Payroll Will Always Need People
I have worked in the payroll industry for over 14 years. In recruitment, I get to work with payroll people who have a range of skills, dealing with ever more complex processes, getting to grips with ever-changing legislation and government interventions.
During this time the systems I have seen used have changed considerably. Who, reading this still remembers the days of Kalamazoo clock card software or Unipay payroll software developed by Peterborough Software?
Fast forward over a decade, and we are now living in a world of ERP, SAAS and Cloud based offerings. Dedicated payroll systems have transformed into multi-faceted packages that can support entire shared services functions.
Let’s face it – machines are on the march!
In my view, any occupation that involves logical thinking and meticulous organisation is now at risk of being automated by machine learning algorithms and sophisticated artificial intelligence (AI).
It is true that much of the payroll process can be automated, but with all the required checks, balances and legislation involved in ensuring its compliance and accuracy, I still believe that businesses need a human payroll team at its core.
How much more of the industry can still be given over to our future robot overlords? The main reason that people come to work is to get their salary at the end of the month – can we risk the “computer saying no” when we live in a world of debt and credit, and we have mortgages to pay?
Payroll is a delicate, niche and highly skilled industry where compassion meets computers.
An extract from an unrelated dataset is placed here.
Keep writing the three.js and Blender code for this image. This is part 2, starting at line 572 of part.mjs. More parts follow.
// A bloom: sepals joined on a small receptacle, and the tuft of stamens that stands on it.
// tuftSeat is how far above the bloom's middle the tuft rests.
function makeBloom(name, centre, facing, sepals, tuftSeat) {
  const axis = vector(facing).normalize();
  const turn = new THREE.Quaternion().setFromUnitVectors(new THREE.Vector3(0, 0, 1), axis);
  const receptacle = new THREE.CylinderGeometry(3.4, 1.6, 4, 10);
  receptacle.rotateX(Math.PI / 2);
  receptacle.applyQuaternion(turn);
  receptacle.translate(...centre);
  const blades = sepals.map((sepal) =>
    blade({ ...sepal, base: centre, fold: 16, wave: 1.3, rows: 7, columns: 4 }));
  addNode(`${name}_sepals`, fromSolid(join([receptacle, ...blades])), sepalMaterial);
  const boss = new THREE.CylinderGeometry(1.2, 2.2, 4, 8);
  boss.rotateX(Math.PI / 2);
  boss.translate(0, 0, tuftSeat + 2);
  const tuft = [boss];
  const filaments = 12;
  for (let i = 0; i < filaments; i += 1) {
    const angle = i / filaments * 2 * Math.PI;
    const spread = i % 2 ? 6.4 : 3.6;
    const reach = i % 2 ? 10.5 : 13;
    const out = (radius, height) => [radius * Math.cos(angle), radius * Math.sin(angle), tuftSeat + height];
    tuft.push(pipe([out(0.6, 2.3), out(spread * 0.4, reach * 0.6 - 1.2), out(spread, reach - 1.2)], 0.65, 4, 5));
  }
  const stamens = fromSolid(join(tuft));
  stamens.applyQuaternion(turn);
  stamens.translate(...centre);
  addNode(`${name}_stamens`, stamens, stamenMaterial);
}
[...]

Yes, on the face of it, there is nothing overtly complicated about calculating the required figures if you know what you are doing, but for every twenty standard cases, there is one who is non-standard. Every single payroll department is different and comes with its unique complexities. Can systems truly grasp the individual nature of each payroll operation? The reasons might vary, but often it is only a human discussion and an agreed compromise that can resolve the issues.
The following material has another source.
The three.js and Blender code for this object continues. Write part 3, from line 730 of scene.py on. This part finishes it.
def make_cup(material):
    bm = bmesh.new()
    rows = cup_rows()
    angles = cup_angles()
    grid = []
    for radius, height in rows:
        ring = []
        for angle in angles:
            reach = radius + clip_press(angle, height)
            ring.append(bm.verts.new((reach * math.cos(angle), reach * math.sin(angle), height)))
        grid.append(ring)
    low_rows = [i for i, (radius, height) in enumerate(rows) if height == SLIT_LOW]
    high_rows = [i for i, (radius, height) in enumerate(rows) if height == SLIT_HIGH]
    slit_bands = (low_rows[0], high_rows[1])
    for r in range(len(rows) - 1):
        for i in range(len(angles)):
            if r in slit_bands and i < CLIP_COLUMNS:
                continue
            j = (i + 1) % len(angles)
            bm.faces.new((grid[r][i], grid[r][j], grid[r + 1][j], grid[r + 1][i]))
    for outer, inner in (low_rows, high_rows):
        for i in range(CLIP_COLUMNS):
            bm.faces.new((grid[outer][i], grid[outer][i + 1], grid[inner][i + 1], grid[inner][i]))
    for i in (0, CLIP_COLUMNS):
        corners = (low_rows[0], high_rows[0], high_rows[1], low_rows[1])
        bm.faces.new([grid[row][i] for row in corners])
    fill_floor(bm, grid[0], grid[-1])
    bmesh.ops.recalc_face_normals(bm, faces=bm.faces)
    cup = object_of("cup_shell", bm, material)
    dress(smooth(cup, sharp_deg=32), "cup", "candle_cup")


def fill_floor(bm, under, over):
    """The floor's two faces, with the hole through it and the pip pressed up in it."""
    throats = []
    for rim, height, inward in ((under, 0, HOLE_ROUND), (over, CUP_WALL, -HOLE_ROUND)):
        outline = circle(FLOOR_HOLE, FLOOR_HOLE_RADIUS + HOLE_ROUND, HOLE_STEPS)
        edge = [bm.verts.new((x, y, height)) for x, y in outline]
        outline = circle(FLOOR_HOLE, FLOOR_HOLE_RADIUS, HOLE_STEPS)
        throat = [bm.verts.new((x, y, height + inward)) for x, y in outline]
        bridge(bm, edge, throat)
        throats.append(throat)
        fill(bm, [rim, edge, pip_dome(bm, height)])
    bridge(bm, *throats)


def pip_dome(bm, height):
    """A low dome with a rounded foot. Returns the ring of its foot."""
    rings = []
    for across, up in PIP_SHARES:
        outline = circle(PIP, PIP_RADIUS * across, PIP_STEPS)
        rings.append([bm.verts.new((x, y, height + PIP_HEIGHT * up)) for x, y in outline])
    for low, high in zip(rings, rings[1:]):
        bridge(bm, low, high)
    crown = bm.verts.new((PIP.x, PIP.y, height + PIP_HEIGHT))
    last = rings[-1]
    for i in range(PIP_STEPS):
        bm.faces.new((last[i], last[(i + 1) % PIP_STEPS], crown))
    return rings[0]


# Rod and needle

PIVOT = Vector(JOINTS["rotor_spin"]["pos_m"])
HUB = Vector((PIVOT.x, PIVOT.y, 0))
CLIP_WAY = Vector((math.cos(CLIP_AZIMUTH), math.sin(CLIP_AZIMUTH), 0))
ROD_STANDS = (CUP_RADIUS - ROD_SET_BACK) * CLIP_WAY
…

Last time I looked, computers weren’t so good at compromising.
Also, I’m not sure how happy I would be if I knew that I had to take two hours off work one morning to find out the “automated payroll system” has docked me a morning’s pay? I might have agreed with my manager that I would make up the time at home, and may have even copied in the payroll team. With a human payroll professional at the end of the phone, I can rest assured that my pay won’t be affected. Relying on an automated system would make this almost impossible. How expensive is it then for businesses to correct automated systematic errors?
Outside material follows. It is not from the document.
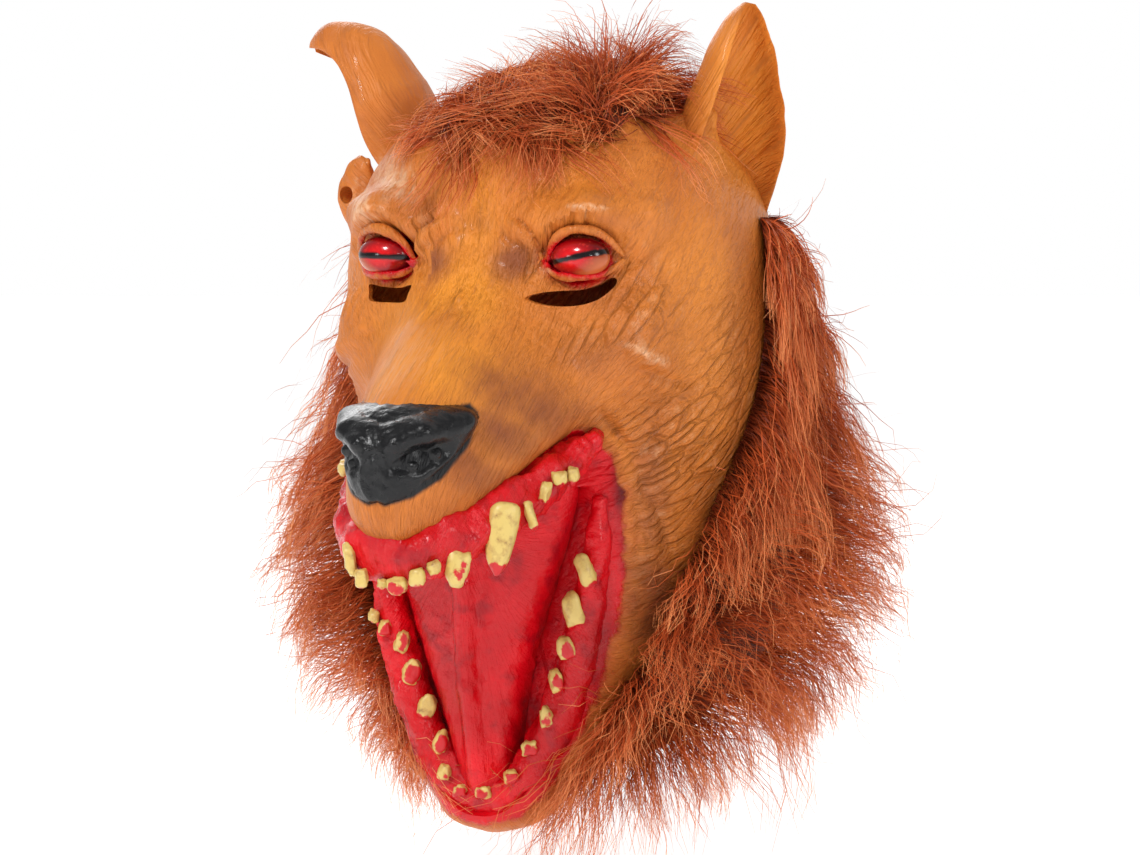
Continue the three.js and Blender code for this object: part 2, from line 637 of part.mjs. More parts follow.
// The casting: an outer form with everything that stands on it, less the hollow that the head fills
function casting() {
  let outer = solid(skin(0));
  sides.forEach((side) => {
    outer = outer.add(lidBody(upperLid, side)).add(lidBody(lowerLid, side));
    outer = outer.subtract(ellipsoid(eyeAt(side), eyeRadii, clearance, 14));
  });
  outer = outer.subtract(mouthHollow(0)).add(tongue(0)).add(upperGumBody(0, 8)).add(lowerGumBody()).add(nosePad);
  sides.forEach((side) => {
    outer = outer.subtract(ellipsoid(nostrilPlace(side), nostrilRadii, 0, 8));
  });
  outer = outer.subtract(philtrum(0));
  [...teeth(upperTeeth, upperGum, upperGumPlace, () => vector(0.05, -0.12, -1).normalize(), 0.9),
    ...teeth(lowerTeeth, lowerGum, lowerGumPlace, () => vector(-0.12, -1, 0.25).normalize(), 0.38)].forEach((body) => {
    outer = outer.add(body);
  });
  outer = outer.add(earBody(uprightEar, 1, 0)).add(earBody(bentEar, -1, 0)).add(ellipsoid(lobePlace, lobeRadii, 0, 12));

  let inner = solid(skin(wall)).subtract(mouthHollow(wall));
  sides.forEach((side) => {
    inner = inner.subtract(ellipsoid(eyeAt(side), eyeRadii, clearance + wall, 12));
    inner = inner.subtract(ellipsoid(nostrilPlace(side), nostrilRadii, wall, 8));
  });
  inner = inner.subtract(philtrum(wall)).add(tongue(wall)).add(upperGumBody(wall, 6));

  return outer.subtract(inner).subtract(slitCutter(longSlit, 1)).subtract(slitCutter(squareSlit, -1))
    .subtract(neckCutter).subtract(lobeBore);
}

// Place on the rubber's surface along a direction from inside the head
function surfacePoint(from, direction) {
  let near = 0;
  let far = farthest;
  const at = (reach) => from.clone().addScaledVector(direction, reach);
  for (let i = 0; i < 24; i += 1) {
    const half = (near + far) / 2;
    const spot = at(half);
    if (castingForm(spot.x, spot.y, spot.z) < 0) near = half;
    else far = half;
  }
  return at(near);
}

// Mass of fur over a grid of surface places: each place says how far it stands out and how far it hangs down
function furMass(grid) {
  const rows = grid.length;
  const columns = grid[0].length;
  const points = [];
  grid.forEach((row) => row.forEach(({ at, out }) => points.push(at.clone().addScaledVector(out, -1.5 * wall))));
  grid.forEach((row) => row.forEach(({ at, out, depth, fall }) => {
    points.push(at.clone().addScaledVector(out, clearance + depth).add(vector(0, 0, -fall)));
  }));
  const top = rows * columns;
  const faces = [];
  const quad = (a, b, c, d) => faces.push(a, b, c, a, c, d);
  for (let i = 0; i < rows - 1; i += 1) {
    for (let j = 0; j < columns - 1; j += 1) {
      const a = i * columns + j;
      quad(a, a + columns, a + columns + 1, a + 1);
      quad(top + a, top + a + 1, top + a + columns + 1, top + a + columns);
    }
  }
  const edge = [];
  for (let j = 0; j < columns - 1; j += 1) edge.push(j);
  for (let i = 0; i < rows - 1; i += 1) edge.push(i * columns + columns - 1);
  for (let j = columns - 1; j > 0; j -= 1) edge.push((rows - 1) * columns + j);
  for (let i = rows - 1; i > 0; i -= 1) edge.push(i * columns);
  edge.forEach((a, k) => {
    const b = edge[(k + 1) % edge.length];
    quad(a, b, top + b, top + a);
  });
  return closedBody(points, faces);
}

// Repeatable unevenness from -1 to 1 for the lock with a given number
function uneven(number, kind) {
  const wave = Math.sin(number * 12.9898 + kind * 78.233) * 43758.5453;
  return 2 * (wave - Math.floor(wave)) - 1;
}

// A lock of fur leaves the mass along a first direction and bends over to a second
function lock(root, first, second, size) {
  const bend = root.clone().addScaledVector(first, 0.5 * size * lockLength);
  const tip = bend.clone().addScaledVector(second, 0.55 * size * lockLength);
  return tube([
    { at: root, radius: lockThickness / 2 },
    { at: bend, radius: 0.36 * lockThickness },
    { at: tip, radius: 0.14 * lockThickness },
  ], 4);
}

// Fur over the top of the head, from the hairline back, between the ears
const crownSpan = { front: 33, back: 148, side: 43, hairlineRise: 16 };
function crownPlace(along, across) {
  const front = crownSpan.front + crownSpan.hairlineRise * across * across;
  const tilt = (front + (crownSpan.back - front) * along) * degrees;
  const lean = crownSpan.side * across * degrees;
  const out = vector(Math.sin(lean), -Math.cos(lean) * Math.cos(tilt), Math.cos(lean) * Math.sin(tilt));
  return { at: surfacePoint(vector(0, 0, 0), out), out };
}
const steps = (count) => Array.from({ length: count }, (_, i) => i / (count - 1));
function crownFur() {
  let body = furMass(steps(7).map((along, i) => steps(9).map((share, j) => {
    const hump = (Math.sin(Math.PI * along) * Math.sin(Math.PI * share)) ** 0.35;
    const tuft = 1 + 0.3 * (-1) ** (i + j) + 0.25 * uneven(i * 9 + j, 1);
    return { ...crownPlace(along, 2 * share - 1), depth: furEdge + (crownDepth - furEdge) * hump * tuft, fall: 0 };
  })));
  const rows = [
    { along: 0.14, locks: 5, rise: 0.3, back: -0.8, size: 0.9 },
    { along: 0.34, locks: 4, rise: 0.35, back: 0.35, size: 1 },
    { along: 0.66, locks: 3, rise: 0.2, back: 0.9, size: 1 },
  ];
  rows.forEach((row, i) => {
    for (let j = 0; j < row.locks; j += 1) {
      const number = i * 10 + j + 1;
      const across = 0.8 * ((2 * (j + 0.5)) / row.locks - 1) + 0.05 * uneven(number, 1);
      const { at, out } = crownPlace(row.along, across);
      const root = at.clone().addScaledVector(out, 0.45 * crownDepth);
      const sideways = vector(0.5 * across + 0.5 * uneven(number, 2), row.back, 0);
      const first = out.clone().multiplyScalar(row.rise).add(sideways).normalize();
      const bent = vector(0.5 * uneven(number, 3) + 0.4 * across, 0.5 * row.back, -0.45);
      const second = first.clone().add(bent).normalize();
      body = body.add(lock(root, first, second, row.size * (1 + 0.15 * uneven(number, 4))));
    }
  });
  return body;
}

// Fur round the sides, throat and nape: heights in shares of the crown or the chin, and the degrees from the
// front at which it starts on each side
const maneTop = 0.24;
const maneFront = [
  [maneTop, 98], [0, 97], [-0.25, 95], [-0.43, 78], [-0.6, 65], [-0.76, 50], [-0.86, 38],
].reverse().map(([level, start]) => [levelAt(level), start]);
const maneStart = curveThrough(maneFront);
const rimLevel = (y) => (y / napeReach) * napeRise * 0.78 + 0.2 * napeRise - neckDrop;
function manePlace(down, turn) {
  const top = levelAt(maneTop);
  let level = top;
  let found = { at: vector(0, 0, 0), out: vector(0, 0, 0) };
  for (let i = 0; i < 5; i += 1) {
    const start = maneStart(level)[1];
    const angle = (start + (360 - 2 * start) * turn) * degrees;
    const out = vector(Math.sin(angle), -Math.cos(angle), 0);
    found = { at: surfacePoint(vector(0, 0.05 * napeReach, level), out), out };
    level = top + (rimLevel(found.at.y) + 6 - top) * down;
  }
  found.at.z = level;
  return found;
}
// How far the mane stands out and hangs on each side, from its top edge to the rim of the neck
const maneRows = [
  { down: 0, right: 0.08, rightFall: 0, left: 0.08, leftFall: 0 },
  { down: 0.14, right: 0.2, rightFall: 0.1, left: 0.35, leftFall: 0.1 },
  { down: 0.3, right: 0.45, rightFall: 0.25, left: 0.8, leftFall: 0.2 },
  { down: 0.46, right: 0.75, rightFall: 0.35, left: 1.12, leftFall: 0.25 },
  { down: 0.62, right: 1.02, rightFall: 0.45, left: 1.2, leftFall: 0.25 },
  { down: 0.78, right: 1.12, rightFall: 0.5, left: 1.08, leftFall: 0.2 },
  { down: 0.9, right: 0.8, rightFall: 0.7, left: 0.55, leftFall: 0.1 },
  { down: 1, right: 0.3, rightFall: 1, left: 0.2, leftFall: 0.05 },
];
const maneShape = curveThrough(maneRows.map((r) => [r.down, r.right, r.rightFall, r.left, r.leftFall]));
function maneFur() {
  return furMass(steps(10).map((down, i) => steps(30).map((turn, j) => {
    const [, right, rightFall, left, leftFall] = maneShape(down);
    const leftness = clamp((turn - 0.4) / 0.2, 0, 1);
    const stand = right + (left - right) * leftness;
    const hang = rightFall + (leftFall - rightFall) * leftness;
    const nearEdge = Math.min(turn, 1 - turn) / 0.12;
    const side = 0.3 + 0.7 * Math.min(nearEdge, 1) ** 0.7;
    const nape = 1 - 0.35 * Math.max(0, -Math.cos(2 * Math.PI * turn));
    const ridge = (-1) ** (j + Math.floor(i / 2));
    const tuft = 1 + 0.09 * ridge + 0.08 * uneven(i * 30 + j, 5);
    const point = down === 1 ? 0.75 * ridge + 0.6 * uneven(j, 6) : 0.2 * ridge;
    return {
      ...manePlace(down, turn),
      depth: Math.max(furEdge, stand * maneDepth * side * nape * tuft),
      fall: hang * maneFall * (1 + point),
    };
  })));
}

// Fur lies on the rubber with a small space, and leaves room for the ears
function fitted(fur) {
  const rubber = [solid(skin(-clearance)), earBody(uprightEar, 1, 2 * clearance), earBody(bentEar, -1, 2 * clearance),
    ellipsoid(lobePlace, lobeRadii, clearance, 12)];
  return rubber.reduce((body, other) => body.subtract(other), fur);
}

function piece(name, body, look) {
  const { vertProperties, triVerts } = body.getMesh();
  const geometry = new THREE.BufferGeometry();
  geometry.setAttribute("position", new THREE.BufferAttribute(new Float32Array(vertProperties), 3));
  geometry.setIndex(new THREE.BufferAttribute(new Uint32Array(triVerts), 1));
  geometry.computeVertexNormals();
  const mesh = new THREE.Mesh(geometry, new THREE.MeshStandardMaterial(look));
  mesh.name = name;
  return mesh;
}

const rubberLook = { color: 0xc9803c, roughness: 0.38, metalness: 0 };
const eyeLook = { color: 0xc01a14, roughness: 0.12, metalness: 0 };
const furLook = { color: 0xa0603a, roughness: 0.85, metalness: 0 };

// The origin is the inside of the crown, where the mask rests on the head
const seat = vector(0, 0.05 * napeReach, crownHeight - wall);
const mask = new THREE.Group();
mask.position.copy(seat).negate();
mask.add(piece("latex_mask", casting(), rubberLook));
mask.add(piece("eye_right", ellipsoid(eyeAt(1), eyeRadii, 0, 14), eyeLook));
mask.add(piece("eye_left", ellipsoid(eyeAt(-1), eyeRadii, 0, 14), eyeLook));
mask.add(piece("crown_fur", fitted(crownFur()), furLook));
mask.add(piece("mane_fur", fitted(maneFur()), furLook));

const group = new THREE.Group();
group.add(mask);
export default group;
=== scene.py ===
import math
import bpy
import numpy as np
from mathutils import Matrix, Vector


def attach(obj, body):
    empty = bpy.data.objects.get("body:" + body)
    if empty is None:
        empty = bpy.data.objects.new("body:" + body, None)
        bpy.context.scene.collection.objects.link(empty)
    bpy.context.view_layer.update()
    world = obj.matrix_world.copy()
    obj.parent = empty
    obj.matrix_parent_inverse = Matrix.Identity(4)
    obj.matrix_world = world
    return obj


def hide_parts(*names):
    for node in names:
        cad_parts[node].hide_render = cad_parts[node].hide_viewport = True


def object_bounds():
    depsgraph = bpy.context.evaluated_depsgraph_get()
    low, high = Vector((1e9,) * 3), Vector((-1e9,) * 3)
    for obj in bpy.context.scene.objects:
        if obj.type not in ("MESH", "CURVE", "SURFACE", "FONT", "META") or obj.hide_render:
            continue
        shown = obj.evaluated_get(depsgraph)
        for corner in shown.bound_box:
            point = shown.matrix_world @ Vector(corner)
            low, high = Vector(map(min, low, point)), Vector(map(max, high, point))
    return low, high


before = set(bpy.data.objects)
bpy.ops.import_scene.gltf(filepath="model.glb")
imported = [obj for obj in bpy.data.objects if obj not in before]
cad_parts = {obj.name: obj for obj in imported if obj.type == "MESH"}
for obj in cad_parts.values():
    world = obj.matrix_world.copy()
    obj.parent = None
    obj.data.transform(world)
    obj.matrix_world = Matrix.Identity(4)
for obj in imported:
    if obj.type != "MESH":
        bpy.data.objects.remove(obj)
cad_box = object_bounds()

# The rubber skin of the mask. The real one is a single casting of painted latex about 2 mm thick, poured in
# a mould, so its head, brows, snout and jaw run into each other without a seam. Its form is worked out
# from level and upright sections, in millimetres from the eyes' level, the ears' plane and the middle line.
MM = 0.001
SEAT = np.array([0, 4.65, 74.3])
FACE_REACH = 82
NAPE_REACH = 93
CROWN_HEIGHT = 76.5
CHIN_DROP = 252
HALF_HEAD = 95
HALF_JAW = 71
HALF_SNOUT = 52
SNOUT_REACH = 172
SNOUT_DROP = 112
RUBBER_WALL = 2.2
RAY_CENTRE = np.array([0, 0, -45])
RAY_POLE = Vector((0, -0.8, -0.6)).normalized()
# How much closer together the skin's points stand on the snout
SNOUT_GATHER = 1.45
SKIN_SEGMENTS = 372
SKIN_RINGS = 232
LINING_SEGMENTS = 64
LINING_RINGS = 44
# How widely each form blends into the head
JAW_BLEND = 14
SNOUT_BLEND = 18
BROW_BLEND = 14
EAR_BLEND = 16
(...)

If artificial intelligence is allowed to take over, tracking the different income streams of an increasingly flexible and remote workforce would require a significant amount of human effort direct from the direct managers in question. Having a payroll team takes the hassle away from them, and managers know that all issues and enquiries can be fired in their general direction.
For me, this is the key point – remunerating someone for a job well done still involves a considerable amount of judgement. Has the work been done, how much has been done and should it be rewarded as agreed? No computer can make these calls. For a payroll team, that is their professional “bread and butter”.
I am all for AI allowing people the time to add the “human” value in processes, but you can never remove the human element entirely. Everyone talks about automated trucks, but I would imagine that there will be experienced truckers behind a video screen somewhere, watching out for hidden dangers. Maybe payroll activity will change more to assessing productivity and crunching the data of the organisation, but the human element will always be there in the background.
I’m not sure that everyone will agree with me. Some see such discussions as humanity hanging onto the coat-tails of inevitable technological progress, but for me, when it comes to rewarding people for their ever more sophisticated efforts, I’m not sure that we can put the machines in total control (especially considering how easy it might be to hack them).